The additionally driven intermediate tunnel (ADIT) spanning around 394 metres was completed back in May 2024 by Afcons Infrastructure. This tunnel facilitated additional NATM excavation, enabling the completion of 1,111 metres of length. Furthermore, it provides vehicular access for construction and emergency evacuation.
Safety and sustainability strides
The decision to construct this undersea tunnel was a deliberate and strategic choice, driven by the necessity to navigate highly challenging terrain, densely populated urban areas, and ecologically sensitive zones. Specifically, the undersea alignment was chosen to avoid disturbing the Thane Creek Flamingo Sanctuary and the adjacent mangrove forests, unlike previous subaqueous tunnels such as the Kolkata metro’s passage beneath the Hooghly river or Mumbai Metro Line 3’s alignment under the Mithi river.
On the safety front, adequate ventilation is maintained inside the tunnels, excavated material is disposed of as per state guidelines, and continuous monitoring of surrounding structures is conducted using geotechnical instruments, including inclinometers, vibration monitors and tilt meters, to prevent risks related to tilt, settlement or deformation.
Overall, all high quality safety norms have been adopted in the construction of the country’s first undersea tunnel project.
Project potential
The bullet train project is steadily transforming from blueprint to reality, with viaducts, tunnels and stations progressing across states. Operations are likely to commence by 2026-27. It will also include modern amenities such as adjustable reclining seats, facilities for passengers with mobility challenges and advanced entertainment systems, making the journey both efficient and comfortable.

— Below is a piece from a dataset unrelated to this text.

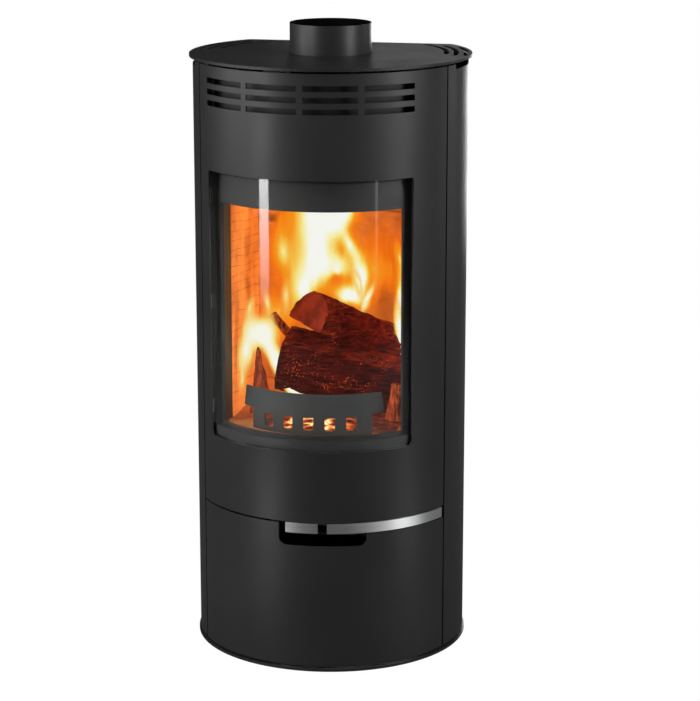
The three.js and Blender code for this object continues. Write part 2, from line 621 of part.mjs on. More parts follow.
// ---- Wood store door -------------------------------------------------------------------------
const notchInset = degrees(NOTCH.corner / BODY_R);
const notchSpan = [NOTCH.from + notchInset, NOTCH.to - notchInset];
const notchCircle = arc(NOTCH.corner, 0, 345, new THREE.Vector2(0, NOTCH.low + NOTCH.corner), 15);
add('lower_door_panel', cut(
  sector(INNER_R, BODY_R, LEFT_EDGE, RIGHT_EDGE, BODY_Z.low, LOWER_DOOR_TOP),
  sector(CLEAR.inner, CLEAR.outer, NOTCH.to - 1, RIGHT_EDGE + 2, LOWER_DOOR_RIGHT_TOP, LOWER_DOOR_TOP + 2),
  sector(CLEAR.inner, CLEAR.outer, NOTCH.from, NOTCH.to, NOTCH.low + NOTCH.corner, LOWER_DOOR_TOP + 2),
  sector(CLEAR.inner, CLEAR.outer, ...notchSpan, NOTCH.low, LOWER_DOOR_TOP),
  ...notchSpan.map((deg) => outward(notchCircle, deg, CLEAR.inner - THROUGH, CLEAR.outer + THROUGH)),
), blackPaint);
add('lower_door_upper_lug', hingeLug(LUG_Z.underMiddle), blackSteel);
add('lower_door_lower_lug', hingeLug(LUG_Z.bottom), blackSteel);

const MAGNET = { low: 120, high: 150, from: 61, to: 69.9 };
const STRIKER_SHEET = 2;
add('lower_door_striker', sector(
  INNER_R - GAP - STRIKER_SHEET, INNER_R - GAP, MAGNET.from, MAGNET.from + 5, MAGNET.low, MAGNET.high,
), bareSteel);
add('magnet_catch', sector(
  RIGHT_POST.inner + 6, INNER_R - STRIKER_SHEET - 2 * GAP, MAGNET.from, MAGNET.to, MAGNET.low, MAGNET.high,
), blackSteel);

// ---- Combustion air --------------------------------------------------------------------------
const NECK = { x: 12, back: -196, low: 279.3, high: 283 };
add('air_control_tab', join(
  sector(AIR_TAB.inner, BODY_R, -AIR_TAB.half, AIR_TAB.half, HANDLE.low, HANDLE.high),
  box(-NECK.x, NECK.x, -AIR_TAB.inner - 2, NECK.back, NECK.low, NECK.high),
), chrome);
add('air_slide_plate', cut(
  box(-SLIDE.x, SLIDE.x, SLIDE.front, SLIDE.back, SLIDE.low, SLIDE.low + SLIDE.sheet),
  ...portCutters(PORT.pitch / 4, SLIDE.low - THROUGH, SLIDE.low + SLIDE.sheet + THROUGH),
), bareSteel);

// A shallow open tray under the slide leads back to a duct that goes down to the rear inlet.
function tray(x, front, low, inset) {
  const back = CHANNEL.back - inset;
  return box(inset - x, x - inset, front + inset, back, low + inset, CHANNEL.high + 2 * inset);
}
add('air_channel', cut(
  join(tray(CHANNEL.x, CHANNEL.front, CHANNEL.low, 0), tray(DUCT.x, DUCT.front, DUCT.low, 0)),
  tray(CHANNEL.x, CHANNEL.front, CHANNEL.low, CHANNEL.sheet),
  tray(DUCT.x, DUCT.front, DUCT.low, CHANNEL.sheet),
  alongY(INLET.r - INLET.wall, INLET.z, CHANNEL.back - 10, CHANNEL.back + 10),
), galvanised);

const inletProfile = [
  [INLET.r - INLET.wall, INLET.front],
  [INLET.r, INLET.front],
  [INLET.r, INLET.back],
  [INLET.r - INLET.wall, INLET.back],
  [INLET.r - INLET.wall, INLET.front],
].map(([r, y]) => new THREE.Vector2(r, y));
add('air_inlet_collar', new THREE.LatheGeometry(inletProfile, 48).translate(0, 0, INLET.z), galvanised);

// ---- Ash pan ---------------------------------------------------------------------------------
const GRIP = { x: 30, reach: 14, low: 344, sheet: 3, lip: 10 };
const gripFront = PAN.front - GRIP.reach;
const panInside = PAN.x - PAN.sheet;
add('ash_pan', join(
  cut(
    box(-PAN.x, PAN.x, PAN.front, PAN.back, PAN.low, PAN.high),
    box(
      -panInside, panInside, PAN.front + PAN.sheet, PAN.back - PAN.sheet, PAN.low + PAN.sheet, PAN.high + 1,
    ),
  ),
  box(-GRIP.x, GRIP.x, gripFront, PAN.front + 1, GRIP.low, GRIP.low + GRIP.sheet),
  box(-GRIP.x, GRIP.x, gripFront, gripFront + PAN.sheet, GRIP.low - GRIP.lip, GRIP.low + 1),
), blackSteel);

export default stove;
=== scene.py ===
"""Looks, fire, floor, light and camera for the wood burning stove.

Metres, +Z up, front towards -Y, origin on the floor under the middle of the flue.
"""

import math

import bmesh
import bpy
import numpy as np
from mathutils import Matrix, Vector, noise


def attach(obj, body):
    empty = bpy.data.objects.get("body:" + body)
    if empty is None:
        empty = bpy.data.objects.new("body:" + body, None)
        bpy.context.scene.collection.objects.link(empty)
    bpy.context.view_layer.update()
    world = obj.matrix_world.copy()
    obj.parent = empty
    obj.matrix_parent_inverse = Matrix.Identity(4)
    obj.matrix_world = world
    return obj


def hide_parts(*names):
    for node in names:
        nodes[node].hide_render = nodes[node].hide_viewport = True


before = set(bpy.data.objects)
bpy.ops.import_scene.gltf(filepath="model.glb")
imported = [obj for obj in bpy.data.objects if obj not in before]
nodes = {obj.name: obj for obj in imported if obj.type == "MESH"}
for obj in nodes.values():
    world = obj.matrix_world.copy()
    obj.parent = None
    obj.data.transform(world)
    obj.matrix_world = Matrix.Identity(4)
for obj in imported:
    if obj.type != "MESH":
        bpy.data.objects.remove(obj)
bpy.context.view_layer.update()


# ---- Node trees ------------------------------------------------------------------------------
MIX_FACTOR, MIX_FIRST, MIX_SECOND, MIX_RESULT = 0, 6, 7, 2  # a Mix node's sockets for colours
WHITE = (1, 1, 1, 1)


class Tree:
    """The node tree of a material, world or light, with short calls for the nodes used here."""

    def __init__(self, owner, clear=True):
        self.owner = owner
        owner.use_nodes = True
        self.tree = owner.node_tree
        if clear:
            self.tree.nodes.clear()

    def node(self, kind, inputs=None, **settings):
        made = self.tree.nodes.new("ShaderNode" + kind)
        for key, value in settings.items():
            setattr(made, key, value)
        for key, value in (inputs or {}).items():
            self.put(made.inputs[key], value)
        return made

    def put(self, socket, value):
        """Links a socket to another one, or sets it to a value."""
        if isinstance(value, bpy.types.NodeSocket):
            self.tree.links.new(value, socket)
        else:
            socket.default_value = value

    def math(self, operation, first, second=0.0, clamp=False):
        inputs = {0: first, 1: second}
        return self.node("Math", inputs, operation=operation, use_clamp=clamp).outputs[0]

    def vector(self, operation, first, second=(0, 0, 0)):
        return self.node("VectorMath", {0: first, 1: second}, operation=operation).outputs[0]

    def length(self, vector):
        return self.node("VectorMath", {0: vector}, operation="LENGTH").outputs["Value"]

    def scaled(self, vector, scale):
        return self.vector("MULTIPLY", vector, scale)

    def place(self):
        return self.node("TexCoord").outputs["Object"]

    def noise(self, vector, scale=1.0, detail=2.0, roughness=0.5):
        inputs = {"Vector": vector, "Scale": scale, "Detail": detail, "Roughness": roughness}
        return self.node("TexNoise", inputs).outputs["Fac"]

    def cells(self, vector, scale, output="Distance"):
        return self.node("TexVoronoi", {"Vector": vector, "Scale": scale}).outputs[output]

    def warp(self, vector, scale, amount, detail=2.0):
        """Shifts a vector by noise, by up to half of amount each way along each axis."""
        made = self.node("TexNoise", {"Vector": vector, "Scale": scale, "Detail": detail})
        centred = self.vector("SUBTRACT", made.outputs["Color"], (0.5, 0.5, 0.5))
        return self.vector("ADD", vector, self.scaled(centred, amount))

    def warp_upright(self, vector, squash, scale, amount):
        """Warps across and up by noise that is drawn out upwards, more so for a smaller squash."""
        squashed = self.scaled(vector, (1.0, 1.0, squash))
        warped = self.warp(squashed, scale, (amount, 0, amount), detail=3)
        return self.vector("ADD", vector, self.vector("SUBTRACT", warped, squashed))

    def between(self, value, source, target=(0.0, 1.0), smooth=False):
        """Maps the source range of a value to the target range, and clamps it there."""
        inputs = {"Value": value, 1: source[0], 2: source[1], 3: target[0], 4: target[1]}
        kind = "SMOOTHSTEP" if smooth else "LINEAR"
        return self.node("MapRange", inputs, interpolation_type=kind).outputs["Result"]

    def ramp(self, factor, stops):
        made = self.node("ValToRGB", {"Fac": factor})
        elements = made.color_ramp.elements
        while len(elements) < len(stops):
            elements.new(1.0)
        for element, (position, colour) in zip(elements, stops):
            element.position = position
            element.color = (*colour, 1.0)
        return made.outputs["Color"]

    def mix_colour(self, factor, first, second):
        made = self.node("Mix", data_type="RGBA")
        self.put(made.inputs[MIX_FACTOR], factor)
        for socket, colour in ((MIX_FIRST, first), (MIX_SECOND, second)):
            fixed = not isinstance(colour, bpy.types.NodeSocket)
            self.put(made.inputs[socket], (*colour, 1.0) if fixed else colour)
        return made.outputs[MIX_RESULT]

    def mix_shader(self, factor, first, second):
        return self.node("MixShader", {0: factor, 1: first, 2: second}).outputs[0]

    def bump(self, height, strength, distance, normal=None):
        inputs = {"Height": height, "Strength": strength, "Distance": distance}
        if normal is not None:
            inputs["Normal"] = normal
        return self.node("Bump", inputs).outputs["Normal"]

    def principled(self, **inputs):
        named = {key.replace("_", " "): value for key, value in inputs.items()}
        return self.node("BsdfPrincipled", named).outputs["BSDF"]

    def surface(self, shader, output="OutputMaterial"):
        self.put(self.node(output).inputs["Surface"], shader)
        return self.owner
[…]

As India’s flagship high speed rail venture, it symbolises a leap towards next-generation transport, promising faster intercity connectivity, cutting-edge engineering and a powerful boost to national infrastructure ambitions. Interestingly, the project was implemented using advanced Japanese technology Shinkansen. This technology will enable trains to operate at a speed of 320 km per hour. One train set of two Shinkansen variants – E5 and E3 – will be delivered to India in early 2026, after they are fitted with inspection equipment. While the benefits are galore, these train sets are yet to undergo rigorous testing to be deemed fit for India’s climate conditions and terrains. It is, however, estimated that with targeted modifications, these trains will further enhance the country’s constant efforts to leverage new technologies and
innovations.
Central to the MAHSR corridor, the undersea tunnel is not simply a physical passage but a critical enabler that underpins the entire economic rationale and transformative impact. With this, the tunnel has now set new construction benchmarks. Moreover, the completion of this tunnel is expected to deliver major benefits, including reduced travel time and improved accessibility for commuters.